A prospect is far more likely to be open to talking if you name-drop someone else in their business.

So what do you say when you reach the wrong person? Ivana suggests:

“Oh sorry to bother you, do you happen to have the phone number for the best person placed to speak to me about this? Who in your organisation manages (x)?”

Then off you go! Get back on the phone and call the right contact 🙌

What if the prospect is grumpy, moody, emotional?

This isn’t exactly a verbal objection, but if you’ve spent any time in outbound sales, you’ve probably had someone who’s obviously having a bad day on the other end of the line. 

This might mean they’re not in the right headspace to talk to you, or willing to make any decisions quite yet. They may even hang up the phone.

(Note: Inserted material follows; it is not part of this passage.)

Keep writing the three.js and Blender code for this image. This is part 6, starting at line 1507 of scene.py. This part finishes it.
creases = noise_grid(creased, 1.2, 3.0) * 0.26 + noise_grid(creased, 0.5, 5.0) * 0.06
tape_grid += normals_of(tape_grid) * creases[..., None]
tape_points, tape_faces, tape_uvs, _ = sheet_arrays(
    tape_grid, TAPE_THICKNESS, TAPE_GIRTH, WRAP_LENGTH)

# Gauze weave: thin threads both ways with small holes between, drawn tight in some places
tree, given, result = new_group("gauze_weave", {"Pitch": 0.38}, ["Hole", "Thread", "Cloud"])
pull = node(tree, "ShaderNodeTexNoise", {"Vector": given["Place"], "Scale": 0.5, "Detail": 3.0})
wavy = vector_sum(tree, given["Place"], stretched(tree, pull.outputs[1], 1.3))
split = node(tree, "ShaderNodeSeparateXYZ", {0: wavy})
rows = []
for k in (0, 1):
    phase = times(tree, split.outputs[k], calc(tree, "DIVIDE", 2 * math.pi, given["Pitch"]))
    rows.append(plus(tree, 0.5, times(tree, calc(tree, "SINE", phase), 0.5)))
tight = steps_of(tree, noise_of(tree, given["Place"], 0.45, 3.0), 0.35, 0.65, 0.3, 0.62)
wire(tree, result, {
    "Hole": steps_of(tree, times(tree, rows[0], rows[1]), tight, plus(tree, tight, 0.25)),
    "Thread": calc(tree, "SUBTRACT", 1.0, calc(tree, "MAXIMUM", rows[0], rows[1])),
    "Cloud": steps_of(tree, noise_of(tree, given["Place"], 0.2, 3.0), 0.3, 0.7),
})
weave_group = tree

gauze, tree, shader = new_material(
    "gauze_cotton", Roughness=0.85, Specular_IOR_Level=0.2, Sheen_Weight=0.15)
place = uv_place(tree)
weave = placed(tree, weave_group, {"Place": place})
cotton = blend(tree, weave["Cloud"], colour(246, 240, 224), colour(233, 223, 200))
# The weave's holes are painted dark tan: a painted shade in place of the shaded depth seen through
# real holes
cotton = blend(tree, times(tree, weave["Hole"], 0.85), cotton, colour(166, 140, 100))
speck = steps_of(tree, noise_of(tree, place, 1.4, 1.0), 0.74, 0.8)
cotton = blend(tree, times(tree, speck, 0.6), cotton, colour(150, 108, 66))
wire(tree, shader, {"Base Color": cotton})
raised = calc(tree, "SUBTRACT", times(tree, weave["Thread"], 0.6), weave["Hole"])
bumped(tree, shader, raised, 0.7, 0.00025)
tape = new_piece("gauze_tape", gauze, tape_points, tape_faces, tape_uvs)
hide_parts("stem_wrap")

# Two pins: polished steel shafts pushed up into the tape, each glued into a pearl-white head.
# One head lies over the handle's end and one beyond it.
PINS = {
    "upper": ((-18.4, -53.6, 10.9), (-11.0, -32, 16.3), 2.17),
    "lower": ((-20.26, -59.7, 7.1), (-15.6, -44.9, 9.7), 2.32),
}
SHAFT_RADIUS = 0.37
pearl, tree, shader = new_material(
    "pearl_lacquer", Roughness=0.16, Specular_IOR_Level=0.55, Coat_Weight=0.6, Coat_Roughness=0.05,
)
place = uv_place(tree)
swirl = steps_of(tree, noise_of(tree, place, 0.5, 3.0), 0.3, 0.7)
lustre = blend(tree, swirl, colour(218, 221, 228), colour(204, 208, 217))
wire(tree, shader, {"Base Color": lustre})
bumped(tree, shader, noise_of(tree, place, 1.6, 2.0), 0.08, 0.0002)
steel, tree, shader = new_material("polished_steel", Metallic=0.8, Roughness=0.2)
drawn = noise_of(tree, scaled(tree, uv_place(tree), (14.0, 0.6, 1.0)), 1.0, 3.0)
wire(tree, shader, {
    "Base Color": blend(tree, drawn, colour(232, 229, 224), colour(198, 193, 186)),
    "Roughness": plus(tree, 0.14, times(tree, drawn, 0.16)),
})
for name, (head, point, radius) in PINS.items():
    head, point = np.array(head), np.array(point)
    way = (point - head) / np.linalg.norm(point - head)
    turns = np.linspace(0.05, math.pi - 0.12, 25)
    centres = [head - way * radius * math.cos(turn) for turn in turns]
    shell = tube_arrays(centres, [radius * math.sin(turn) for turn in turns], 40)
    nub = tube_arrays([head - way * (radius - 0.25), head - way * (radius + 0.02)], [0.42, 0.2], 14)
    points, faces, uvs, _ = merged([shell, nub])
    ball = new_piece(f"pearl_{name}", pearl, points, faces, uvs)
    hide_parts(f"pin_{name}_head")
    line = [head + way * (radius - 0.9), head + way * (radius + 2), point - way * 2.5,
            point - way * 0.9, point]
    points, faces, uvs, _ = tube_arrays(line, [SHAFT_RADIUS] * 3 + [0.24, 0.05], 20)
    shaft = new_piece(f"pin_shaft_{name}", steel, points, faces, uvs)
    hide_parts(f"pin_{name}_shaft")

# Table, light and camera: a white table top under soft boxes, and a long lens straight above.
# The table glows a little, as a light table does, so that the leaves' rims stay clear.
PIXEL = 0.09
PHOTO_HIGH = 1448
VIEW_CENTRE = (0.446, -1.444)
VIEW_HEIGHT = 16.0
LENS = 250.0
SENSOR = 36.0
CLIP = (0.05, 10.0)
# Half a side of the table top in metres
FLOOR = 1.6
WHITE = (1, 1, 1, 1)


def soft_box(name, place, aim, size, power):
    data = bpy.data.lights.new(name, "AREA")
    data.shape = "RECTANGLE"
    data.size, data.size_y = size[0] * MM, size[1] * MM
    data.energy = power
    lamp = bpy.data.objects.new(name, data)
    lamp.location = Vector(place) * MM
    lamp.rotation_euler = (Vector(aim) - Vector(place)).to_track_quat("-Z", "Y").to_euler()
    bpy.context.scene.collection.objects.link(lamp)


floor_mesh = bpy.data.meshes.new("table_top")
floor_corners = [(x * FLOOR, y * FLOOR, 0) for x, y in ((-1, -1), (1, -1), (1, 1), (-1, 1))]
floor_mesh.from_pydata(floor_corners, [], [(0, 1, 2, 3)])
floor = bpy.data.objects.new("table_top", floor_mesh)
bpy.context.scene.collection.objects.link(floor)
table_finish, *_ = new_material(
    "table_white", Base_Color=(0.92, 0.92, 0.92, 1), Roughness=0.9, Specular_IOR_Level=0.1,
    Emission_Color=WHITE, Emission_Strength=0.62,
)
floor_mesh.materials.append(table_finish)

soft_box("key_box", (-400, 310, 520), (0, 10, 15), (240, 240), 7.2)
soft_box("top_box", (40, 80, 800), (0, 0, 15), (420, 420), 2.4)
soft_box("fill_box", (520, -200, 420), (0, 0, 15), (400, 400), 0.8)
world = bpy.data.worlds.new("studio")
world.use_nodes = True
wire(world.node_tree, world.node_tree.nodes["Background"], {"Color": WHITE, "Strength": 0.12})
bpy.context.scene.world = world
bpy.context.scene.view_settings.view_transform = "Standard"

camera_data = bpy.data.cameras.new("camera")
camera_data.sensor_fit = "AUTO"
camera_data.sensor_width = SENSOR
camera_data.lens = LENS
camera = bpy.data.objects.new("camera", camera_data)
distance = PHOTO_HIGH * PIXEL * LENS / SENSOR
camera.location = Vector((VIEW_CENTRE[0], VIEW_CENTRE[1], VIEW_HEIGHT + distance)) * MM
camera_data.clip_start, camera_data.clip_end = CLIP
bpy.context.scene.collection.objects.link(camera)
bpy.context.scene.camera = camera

But that doesn’t mean they won’t feel differently at a later date.

Ivana says:

“In cases such as this, I’d always call back in 2 or 3 days. You’d be surprised at how different their mood can be.”

You can always acknowledge the previous attempt to call too, saying something along the lines of:

“Seems like the last time I called, I caught you at the worst moment - is now a better time to talk?”

Conclusion: reframing objections

In case you hadn’t already realised, objections are great. Objections are far better than silence. You can’t dig into silence! 

If a prospect gives you reasons why not, try to give them reasons why to. 

Prospects are going to be sceptical; they may feel as though their current solution works fine, so why bother changing? Or they might be up to their eyeballs with other work and don’t want to waste time. 

It’s your job to show them it’s worth their time talking to you. Offer them value. Show them how your solution can fit their needs. Alleviate their pain. 

See each objection not as a challenge, but as an opportunity.